The Risks of Investing in Fixer-Uppers
While the rewards can be enticing, fixer-uppers come with their fair share of risks. Many investors jump in too quickly, only to find themselves drowning in unexpected expenses and endless delays.
Unexpected Costs Can Pile Up
No matter how well you plan, chances are you’ll face surprise expenses. Maybe the electrical system is outdated, or the foundation has hidden structural issues. What seems like a manageable renovation at first can quickly turn into a money pit.
Renovation Projects Take Time
If you’re flipping the house, every day the property sits under construction is a day you’re not making a profit. Renovation delays are common, whether due to contractor issues, permit approvals, or supply chain shortages. If you’re not prepared for these setbacks, costs (and stress levels) can skyrocket.
Financing Can Be Tricky
Getting a mortgage for a fixer-upper isn’t as simple as financing a move-in-ready home. Many lenders are hesitant to approve loans for distressed properties, and you may need a specialized renovation loan, like an FHA 203(k) loan or a hard money loan, both of which come with their own conditions and interest rates.
Overestimating DIY Abilities
Many investors plan to do some of the work themselves to save on labor costs. But unless you have actual construction or renovation experience, tackling major repairs can lead to costly mistakes. DIY projects that go wrong can end up costing you more than hiring a professional from the start.
Neighborhood Factors Can Work Against You
You can renovate a house to perfection, but if it’s in a declining neighborhood, your resale value might not see the expected boost. A fixer-upper’s true potential depends on location—buying in the wrong area could mean an uphill battle when it comes to selling or renting it out.

How to Decide If a Fixer-Upper Is Worth It
Given the risks and rewards, how do you decide if a fixer-upper is the right move? The key is doing your homework and making strategic decisions.
1. Calculate Your Costs Carefully
Before signing that contract, break down all projected costs—purchase price, renovation expenses, permit fees, taxes, and unexpected costs. Then, compare this total to the potential resale or rental value. If the numbers don’t add up, walk away.
2. Get a Thorough Inspection
Never skip a home inspection, especially with a fixer-upper. A detailed inspection can reveal hidden issues like mold, outdated plumbing, or foundation problems that could cost tens of thousands to fix.
3. Budget for the Unexpected
Even the best-planned renovations hit snags. Always set aside an emergency fund (typically 10-20% of your total budget) for those surprise expenses that inevitably arise.
4. Understand the Market
Research the neighborhood before committing. Are home values rising? Is there demand for renovated properties in the area? If homes are sitting on the market too long, you might struggle to find buyers or renters.
5. Start Small if You’re New
If you’re new to fixer-uppers, don’t bite off more than you can chew.
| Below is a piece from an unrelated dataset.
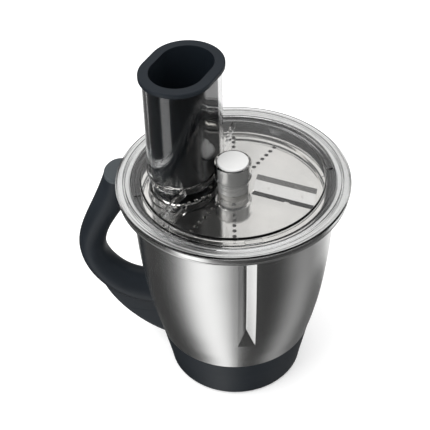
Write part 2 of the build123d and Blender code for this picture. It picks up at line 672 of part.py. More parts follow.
# ---- pusher ------------------------------------------------------------------------------
def pusher_body():
    low = CHUTE_BOTTOM_Z + PUSHER_FOOT_HEIGHT
    body = prism(stadium(PUSHER_R), low, CHUTE_TOP_Z + 1)
    lip = prism(stadium(LIP_R), CHUTE_TOP_Z, CHUTE_TOP_Z + LIP_HEIGHT)
    lip = fillet(lip.faces().sort_by(Axis.Z)[-1].edges(), LIP_ROUND)
    cavity = prism(stadium(PUSHER_R - PUSHER_WALL), low + PUSHER_WALL, CHUTE_TOP_Z + LIP_HEIGHT + 1)
    return body + lip - cavity


def pusher_foot():
    body = prism(stadium(PUSHER_R), CHUTE_BOTTOM_Z, CHUTE_BOTTOM_Z + PUSHER_FOOT_HEIGHT)
    body = chamfer(body.faces().sort_by(Axis.Z)[0].edges(), 0.8)
    return body - prism(stadium(PUSHER_R - 3.0), CHUTE_BOTTOM_Z - 1, CHUTE_BOTTOM_Z + 1.5)


# ---- write every node --------------------------------------------------------------------
NODES = {
    "bowl_shell": bowl_shell,
    "handle_grip": handle_grip,
    "thumb_rest": thumb_rest,
    "handle_strap": handle_strap,
    "handle_screws": handle_screws,
    "base_skirt": base_skirt,
    "base_plate": base_plate,
    "base_screws": base_screws,
    "foot_ring": foot_ring,
    "bearing_housing": bearing_housing,
    "housing_gasket": housing_gasket,
    "housing_nut": housing_nut,
    "lower_bearing": lambda: ball_bearing(LOWER_BEARING_Z),
    "upper_bearing": lambda: ball_bearing(UPPER_BEARING_Z),
    "bearing_spacer": bearing_spacer,
    "shaft_seal": shaft_seal,
    "drive_shaft": drive_shaft,
    "drive_coupling": drive_coupling,
    "coupling_pin": coupling_pin,
    "retaining_ring": retaining_ring,
    "disc_stem": disc_stem,
    "stem_cap": stem_cap,
    "disc_hub": disc_hub,
    "slicing_disc": slicing_disc,
    "slicing_blade": slicing_blade,
    "blade_rivets": blade_rivets,
    "lid_cover": lid_cover,
    "lid_gasket": lid_gasket,
    "feed_chute": feed_chute,
    "pusher_body": pusher_body,
    "pusher_foot": pusher_foot,
}


def main():
    os.makedirs("parts", exist_ok=True)
    for name, make in NODES.items():
        made = make()
        solids = made if isinstance(made, list) else [made]
        shape = Compound(children=[s for piece in solids for s in piece.solids()])
        export_step(shape, f"parts/{name}.step")
        print(name, len(shape.solids()))


main()
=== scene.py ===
"""Looks for the food-processor bowl: materials, finer pieces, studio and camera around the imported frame.

Metres, +Z up, drive axis on Z, front of the bowl towards -Y.
"""
from math import asin, cos, pi, radians, sin, tan

import bmesh
import bpy
from mathutils import Matrix, Vector

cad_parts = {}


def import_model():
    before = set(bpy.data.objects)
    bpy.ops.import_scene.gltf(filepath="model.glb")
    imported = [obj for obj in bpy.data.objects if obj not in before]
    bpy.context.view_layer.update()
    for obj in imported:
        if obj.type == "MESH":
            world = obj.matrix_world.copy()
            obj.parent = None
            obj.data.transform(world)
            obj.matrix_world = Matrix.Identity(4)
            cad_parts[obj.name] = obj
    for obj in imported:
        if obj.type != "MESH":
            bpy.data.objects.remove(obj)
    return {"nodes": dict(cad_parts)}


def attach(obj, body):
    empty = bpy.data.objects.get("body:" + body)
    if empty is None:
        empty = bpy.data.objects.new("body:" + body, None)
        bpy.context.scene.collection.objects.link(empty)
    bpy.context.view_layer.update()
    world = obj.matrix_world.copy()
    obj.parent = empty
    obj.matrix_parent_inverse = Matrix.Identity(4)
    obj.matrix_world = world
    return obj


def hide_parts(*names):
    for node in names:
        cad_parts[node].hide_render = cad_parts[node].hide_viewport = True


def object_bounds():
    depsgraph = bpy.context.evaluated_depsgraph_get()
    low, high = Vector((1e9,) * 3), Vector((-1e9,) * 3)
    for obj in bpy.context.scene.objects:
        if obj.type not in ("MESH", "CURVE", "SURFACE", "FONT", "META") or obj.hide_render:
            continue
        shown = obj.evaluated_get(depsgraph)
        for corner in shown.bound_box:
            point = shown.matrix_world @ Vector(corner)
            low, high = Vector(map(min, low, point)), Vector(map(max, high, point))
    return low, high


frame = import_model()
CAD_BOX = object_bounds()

SCENE = bpy.context.scene
NODES = frame["nodes"]
MM = 0.001

# ---- dimensions shared with the CAD, in millimetres ---------------------------------------
SHEET = 1.2
SKIRT_TOP_Z = 48.6
RIM_Z = 218.0
RIM_R = 103.0
HEM_R = 1.7
HEM_Z = 211.2
RIM_BEND = 2.5                       # outer bend of the sheet from the shelf into the rim
FLOOR_Z = 33.5
FLOOR_CORNER_R = 10.0
HUB_HOLE_R = 17.0                    # hole in the steel floor for the bearing housing
JOGGLE_R = 69.0
WALL = [(72.1, 48.6), (77.5, 71.0), (83.05, 101.0), (87.7, 141.0), (90.3, 181.0), (91.7, 205.0)]
HANDLE_AZIMUTH = 170.0
GROOVE_FROM_HANDLE = 107.0
GROOVE_DEPTH = 5.5
GROOVE_HALF = 8.0
GROOVE_TOP_Z = 201.0
GROOVE_CLOSE = 7.0
GROOVE_END_Z = 107.0
GROOVE_FOOT_Z = 86.0
SHARP_ANGLE = radians(24)            # edges above this angle stay creased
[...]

A home requiring only cosmetic updates (paint, flooring, minor kitchen upgrades) is a safer bet than one needing a full-scale structural overhaul.
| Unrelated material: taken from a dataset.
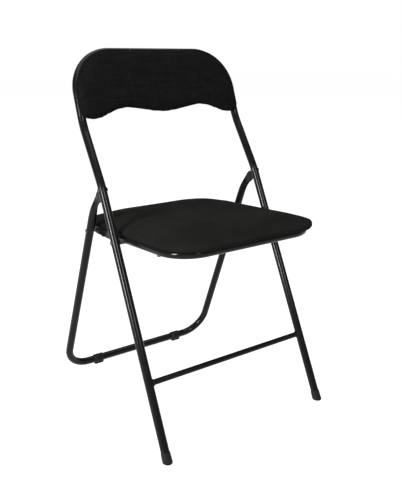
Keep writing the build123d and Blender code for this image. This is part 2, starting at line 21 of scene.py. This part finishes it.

6. Work With Professionals
Even if you’re handy, major renovations require skilled professionals. Partnering with reliable contractors, real estate agents, and home inspectors can save you from costly mistakes.
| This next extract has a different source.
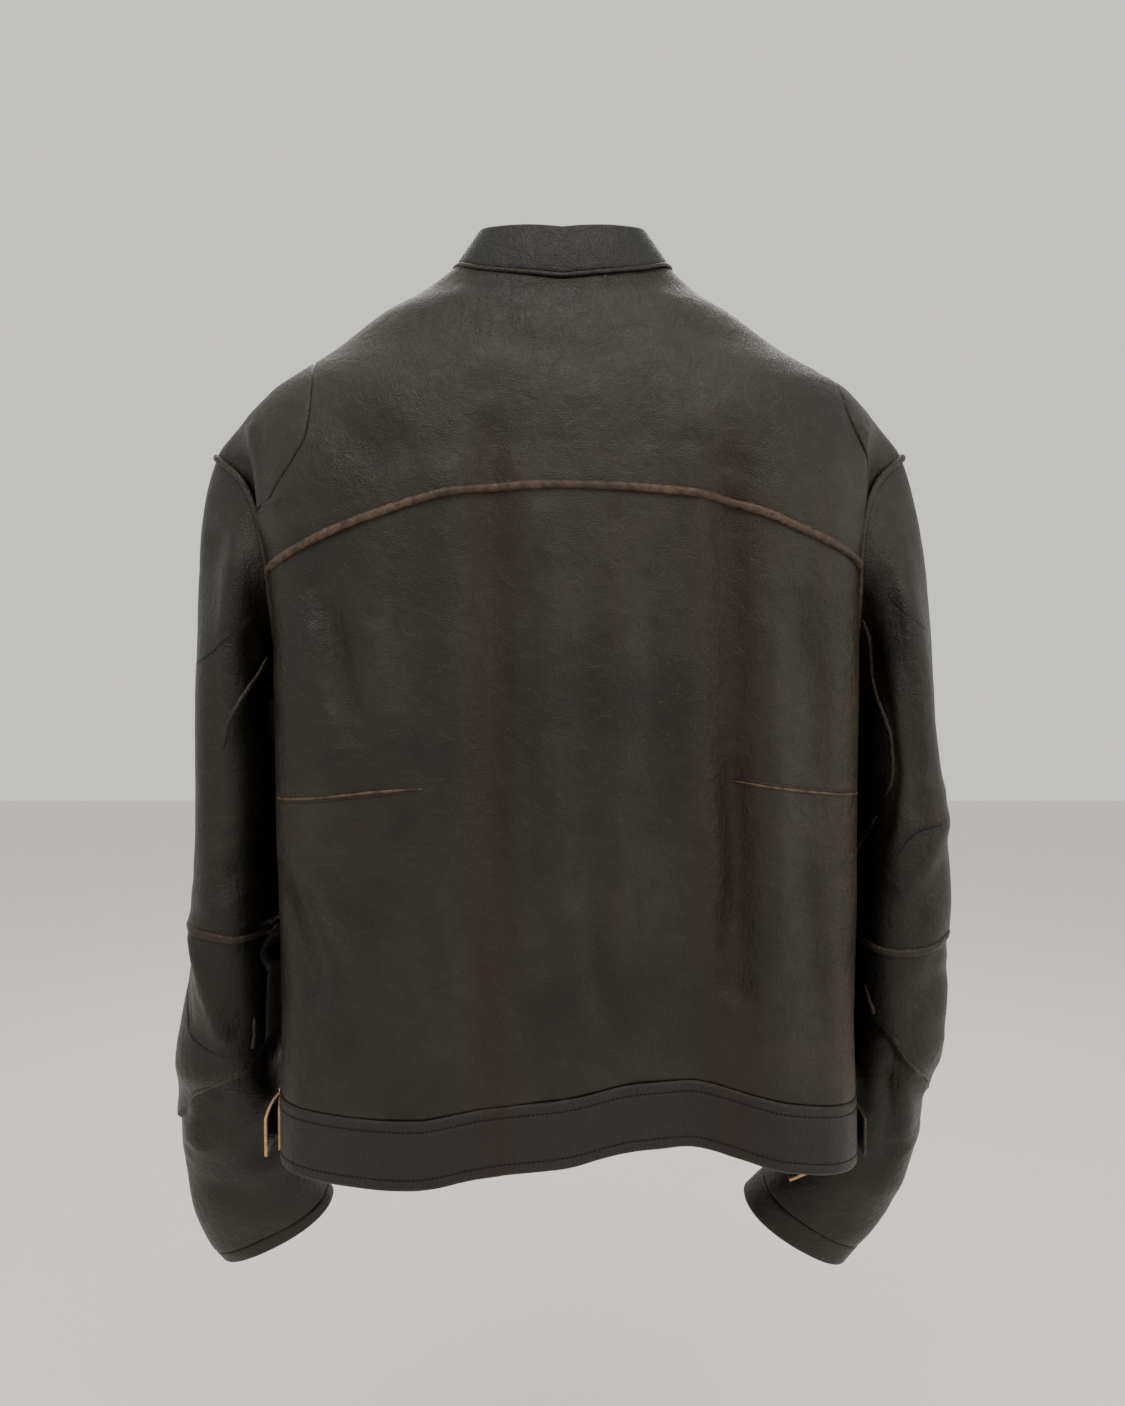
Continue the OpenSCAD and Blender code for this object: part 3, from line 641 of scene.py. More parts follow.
def front_depth(z):
    return np.interp(z, [HEM, NECK_FRONT, -5, NECK_SIDE], [100, 78, 50, 20])


def bare_body(theta, z):
    """Points of the body's outer face at polar angles and heights, without wrinkles."""
    theta, z = np.broadcast_arrays(np.radians(theta), np.asarray(z, float))
    c, s = np.cos(theta), np.sin(theta)
    back = s > 0
    half = np.where(c >= 0, edge_x["left"](z), edge_x["right"](z))
    deep = np.where(back, back_depth(z), front_depth(z))
    power = np.where(back, square_back(z), square_front(z))
    r = ((np.abs(c) / half) ** power + (np.abs(s) / deep) ** power) ** (-1 / power)
    x, dy = r * c, r * s
    side = np.sign(c) * np.exp(-((dy / CAP_HALF) ** 2))
    x = x + side * cap_reach(z)
    # The waist straps pull the waistband's sides to one place
    pull = smoothstep(-560, -615, z) * np.exp(-((dy / 45) ** 4))
    x = x + np.sign(c) * pull * (226.5 - half)
    return np.stack([x, MID_Y + dy, z], -1)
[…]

The Bottom Line: Are Fixer-Uppers Worth the Risk?
Fixer-uppers can be a fantastic investment—but only if you go in with a plan. Understanding the potential pitfalls, doing the math, and preparing for setbacks is key to ensuring success.
If you’re willing to put in the work and manage the risks, a fixer-upper can be a goldmine. But if you’re not prepared to deal with unexpected challenges, it might be better to stick with move-in-ready properties.
Ultimately, the decision comes down to your experience level, financial resources, and appetite for risk. If you’ve got the patience and the right team, turning a rundown home into a dream property could be one of the most rewarding (and profitable) moves you ever make.